## EXERCISE
Beginning with the first line of the data below, extract each line up to and including the one containing "# +Z points". Copy them exactly and add nothing.
============================================================
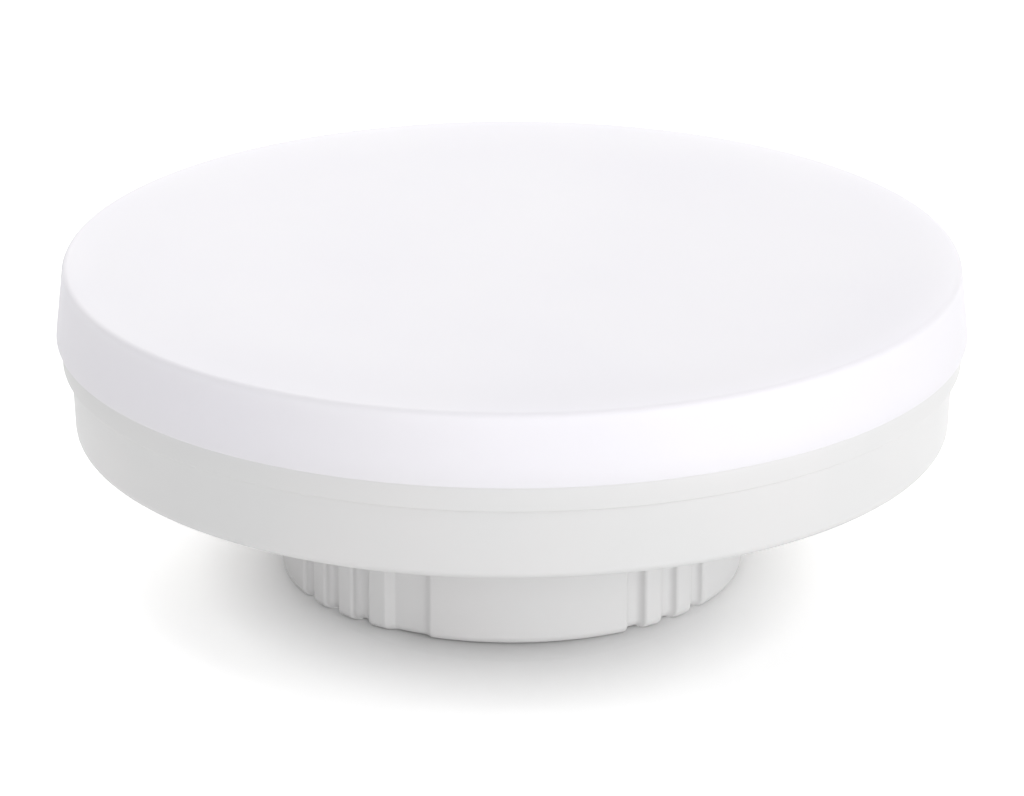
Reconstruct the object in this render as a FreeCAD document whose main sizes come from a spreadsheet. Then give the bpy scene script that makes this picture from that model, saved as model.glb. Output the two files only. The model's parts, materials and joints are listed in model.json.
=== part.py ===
import FreeCAD, Part
import math
import os
import re
import Sketcher
from FreeCAD import Placement, Rotation, Vector

# Flat disc lamp on a round boss, with two contact pins beside the boss.
# The lamp stands upright on the boss: the origin is the centre of the boss's foot,
# +Z points up through the opal cover, and -Y is the front.

# Driving sizes in millimetres and degrees: name, value, what it is.
SIZES = [
    ("lamp_radius", 37.5, "cover skirt, outer radius at the seam"),
    ("boss_height", 12.3, "foot of the boss to the underside of the disc"),
    ("casing_depth", 8.3, "underside of the disc to the seam"),
    ("cover_depth", 6.6, "seam to the crown of the cover"),
    # opal cover
    ("skirt_draft", 0.6, "how far the skirt leans in from the seam to the shoulder"),
    ("shoulder_radius", 0.6, "rounding between the skirt and the face"),
    ("border_width", 8.5, "width of the face's border, which curves down to the shoulder"),
    ("border_drop", 0.5, "how far the border curves down"),
    ("dome_rise", 0.2, "rise of the face from the border to the centre"),
    ("ceiling_rounding", 0.8, "rounding inside the cover between its face and its skirt"),
    ("cover_wall", 1.5, "wall of the cover"),
    ("spigot_depth", 1.9, "snap ring below the seam"),
    ("spigot_wall", 1.2, "wall of the snap ring"),
    ("spigot_gap", 0.1, "running gap round the snap ring"),
    ("bead_reach", 0.2, "how far the snap bead stands out"),
    ("bead_drop", 1.1, "seam down to the middle of the snap bead"),
    # moulded housing
    ("skirt_overhang", 0.5, "cover skirt past the band below it"),
    ("band_depth", 2.2, "seam down to the step line"),
    ("band_wall", 1.7, "wall of the band"),
    ("step_width", 0.7, "step in from the band to the wall below it"),
    ("wall_draft", 0.3, "how far the wall leans in down to the underside"),
    ("floor_wall", 1.8, "ring-shaped floor of the disc"),
    ("foot_rounding", 0.8, "rounding under the wall"),
    ("boss_radius", 19.1, "outer radius of the boss"),
    ("boss_wall", 2.7, "wall of the boss between the flutes"),
    ("boss_floor", 1.8, "floor of the boss"),
    ("boss_rounding", 0.8, "rounding at the foot of the boss"),
    # flutes of the boss, angles counted from the front
    ("flute_width", 1.6, "width of a narrow flute"),
    ("flute_depth", 0.8, "depth of a narrow flute"),
    ("flute_corner", 0.45, "rounding of the flute's inner corners"),
    ("flute_pitch_angle", 10.3, "angle from one narrow flute to the next"),
    ("right_group_angle", 42.5, "middle of the right-hand group"),
    ("left_group_angle", 50.9, "middle of the left-hand group"),
    ("flute_lip", 0.3, "rounding of the upright lips"),
    ("recess_depth", 0.45, "depth of the wide flat recess"),
    ("recess_start_angle", 20.4, "front edge of the wide recess"),
    ("recess_angle", 12.4, "angle that the wide recess covers"),
    ("recess_slope_angle", 2.3, "angle over which its far flank slopes out"),
    # contact pins
    ("pin_share", 0.43787, "place of a pin between the boss and the wall, as a share of the way"),
    ("pin_head_radius", 2.5, "head of a contact pin"),
    ("pin_head_length", 2.3, "length of the head"),
    ("pin_neck_radius", 1.6, "neck between the head and the collar"),
    ("pin_neck_length", 1.8, "length of the neck"),
    ("pin_collar_radius", 2.9, "collar against the underside"),
    ("pin_collar_length", 0.7, "thickness of the collar"),
    ("pin_shank_radius", 1.3, "shank through the floor"),
    ("pin_rivet_radius", 2.0, "spread end over the tag"),
    ("pin_rivet_height", 0.6, "height of the spread end"),
    ("pin_rounding", 0.5, "rounding of the head"),
    ("shank_gap", 0.05, "gap round the shank"),
    ("tag_radius", 2.8, "solder tag, ring round the shank"),
    ("tag_thickness", 0.5, "sheet of the solder tag"),
    ("tag_tail", 5.0, "tail of the tag from the pin's axis"),
    ("tag_width", 2.0, "width of the tail"),
    # heat spreader, pad and lamp board
    ("plate_thickness", 1.2, "pressed sheet of the heat spreader"),
    ("plate_gap", 0.15, "gap round the heat spreader"),
    ("plate_rim_gap", 1.3, "ring floor up to the turned-down rim of the heat spreader"),
    ("ledge_width", 0.8, "ledge that carries the heat spreader"),
    ("pad_thickness", 0.3, "soft thermal pad"),
    ("lamp_board_gap", 3.5, "edge of the lamp board to the casing's wall"),
    ("pad_inset", 0.5, "edge of the lamp board past the edge of the pad"),
    ("lamp_board_thickness", 1.0, "thickness of the lamp board"),
    ("wire_hole_gap", 0.3, "gap past the bend of the wires in the middle hole"),
    ("land_height", 0.35, "tinned lands of the lamp board"),
    ("land_length", 2.4, "length of a land"),
    ("land_width", 1.8, "width of a land"),
    ("chip_length", 3.5, "light chip, along the radius"),
    ("chip_width", 2.8, "light chip, across"),
    ("chip_height", 0.7, "light chip, height"),
    ("lens_radius", 1.15, "dish of the light chip"),
    ("lens_depth", 0.15, "depth of the dish"),
    ("outer_ring_share", 0.71, "outer ring of chips, as a share of the lamp board's radius"),
    ("inner_ring_share", 0.39, "inner ring of chips, as a share of the lamp board's radius"),
    ("screw_inset", 3.4, "plate screws in from the edge of the lamp board"),
    ("screw_angle", 30.0, "angle of the first plate screw"),
    ("screw_head_radius", 2.2, "head of a plate screw"),
    ("screw_head_height", 1.4, "height of the head"),
    ("drive_length", 2.4, "cross drive of the screw, over both arms"),
    ("drive_width", 0.55, "width of an arm of the drive"),
    ("drive_depth", 0.7, "depth of the drive"),
    ("screw_shank_radius", 0.95, "core of the screw"),
    ("screw_length", 5.0, "length below the head"),
    ("screw_hole_gap", 0.45, "gap round the screw in the boards"),
    ("post_wall", 1.7, "wall of a screw post"),
    ("thread_gap", 0.05, "gap round the screw's core in its post"),
    ("post_bottom_gap", 0.4, "free depth under the screw"),
    # driver board and what holds it
    ("driver_gap", 0.3, "gap round the driver board"),
    ("driver_thickness", 1.2, "thickness of the driver board"),
    ("driver_drop", 1.5, "ring floor down to the top of the driver board"),
    ("rib_width", 2.0, "supporting rib, width"),
    ("rib_depth", 1.2, "supporting rib, depth inwards"),
    ("rib_angle", 40.0, "angle of the first rib"),
    ("moulded_root", 0.9, "how far ribs, noses and posts run into the wall they grow from"),
    ("nose_reach", 0.7, "snap nose over the driver board"),
    ("nose_height", 0.9, "height of the snap nose"),
    ("nose_edge", 0.3, "upright edge of the snap nose"),
    ("nose_angle", 14.0, "angle that a snap nose covers"),
    ("nose_gap", 0.05, "gap under the snap nose"),
    # parts on the driver board
    ("part_gap", 0.6, "gap between parts on the board"),
    ("stand_off", 0.2, "gap between a part and the board"),
    ("pin_wire", 0.3, "radius of a part's wire"),
    ("wire_hole", 0.45, "radius of its hole"),
    ("wire_rise", 1.0, "wire end above the board"),
    ("can_edge", 0.3, "rounded edge of a capacitor's can"),
    ("can_groove", 0.3, "depth of the groove rolled round a can"),
    ("can_groove_drop", 1.2, "end of the can to the middle of its groove"),
    ("mains_can_room", 1.4, "free height under the input capacitor"),
    ("output_can_room", 1.9, "free height under the output capacitor"),
    ("core_room", 1.0, "free height under the inductor core"),
    ("bobbin_gap", 0.1, "gap round the bobbin and inside its winding"),
    ("bobbin_wall", 0.5, "wall of the bobbin"),
    ("winding_gap", 0.2, "gap between the winding and the core's limbs"),
    ("pin_block_width", 1.6, "block that holds a row of the bobbin's pins"),
    ("film_room", 1.4, "free height under the film capacitor"),
    ("choke_room", 2.9, "free height under the drum choke"),
    ("choke_flange", 1.0, "drum choke, flange thickness"),
    ("varistor_edge", 1.0, "surge disc, rounding of the lacquer"),
    ("fuse_cap", 1.1, "fusible resistor, length of an end cap"),
    ("fuse_waist", 0.15, "fusible resistor, how much thinner it is between the caps"),
    ("lead_bend", 0.8, "bend of a part's wire"),
    ("foot_share", 0.35, "share of a flat part's height that its soldered ends take"),
    ("foot_reach", 0.25, "how far a flat part's soldered ends stand out of it"),
    ("bridge_height", 2.4, "bridge rectifier, height"),
    ("driver_chip_height", 1.5, "driver chip, height"),
    ("diode_height", 2.1, "flyback diode, height"),
    ("resistor_height", 0.6, "chip resistor, height"),
    ("ceramic_height", 1.2, "chip capacitor, height"),
    # wires
    ("insulation_radius", 0.65, "insulated wire, outer radius"),
    ("conductor_radius", 0.3, "bare conductor"),
    ("bare_length", 1.6, "stripped end on a tag or land"),
    ("strip_above_board", 0.6, "stripped length above the driver board"),
    ("wire_bend", 1.5, "bend of an insulated wire"),
    ("mains_wire_inset", 3.1, "mains wire, its hole in from the edge of the driver board"),
    ("lamp_wire_place", 1.6, "lamp wire, distance of its hole from the axis"),
]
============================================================
## THE COMPLETED TASK
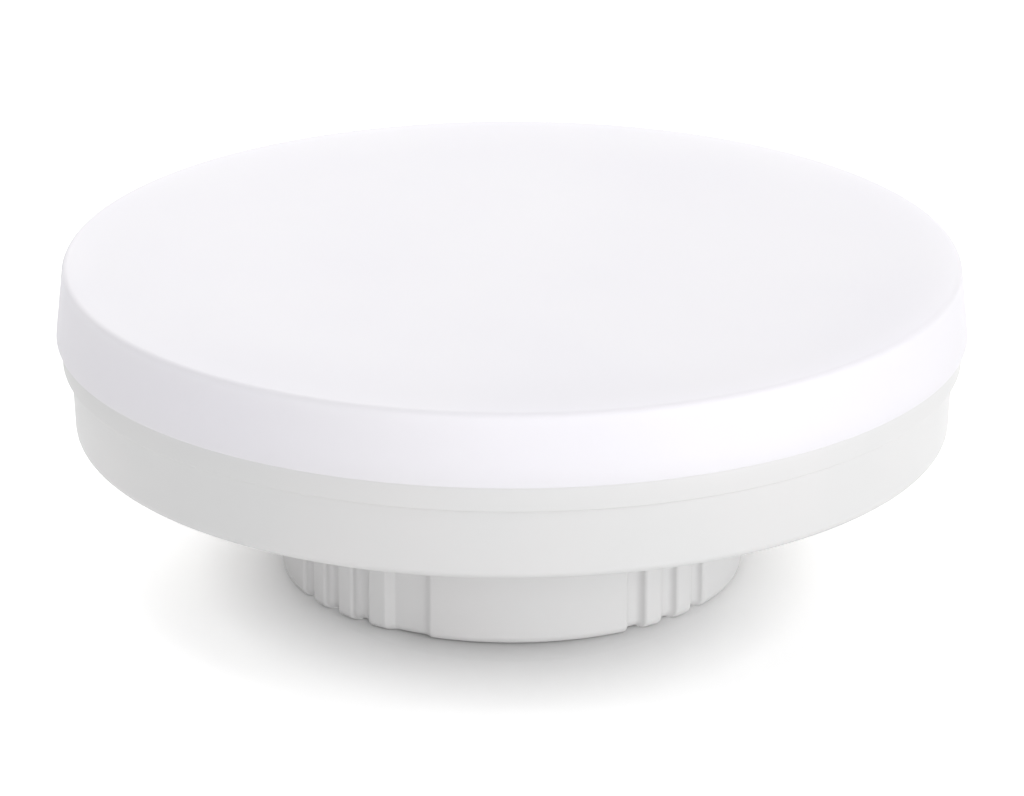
Reconstruct the object in this render as a FreeCAD document whose main sizes come from a spreadsheet. Then give the bpy scene script that makes this picture from that model, saved as model.glb. Output the two files only. The model's parts, materials and joints are listed in model.json.
=== part.py ===
import FreeCAD, Part
import math
import os
import re
import Sketcher
from FreeCAD import Placement, Rotation, Vector

# Flat disc lamp on a round boss, with two contact pins beside the boss.
# The lamp stands upright on the boss: the origin is the centre of the boss's foot,
# +Z points up through the opal cover, and -Y is the front.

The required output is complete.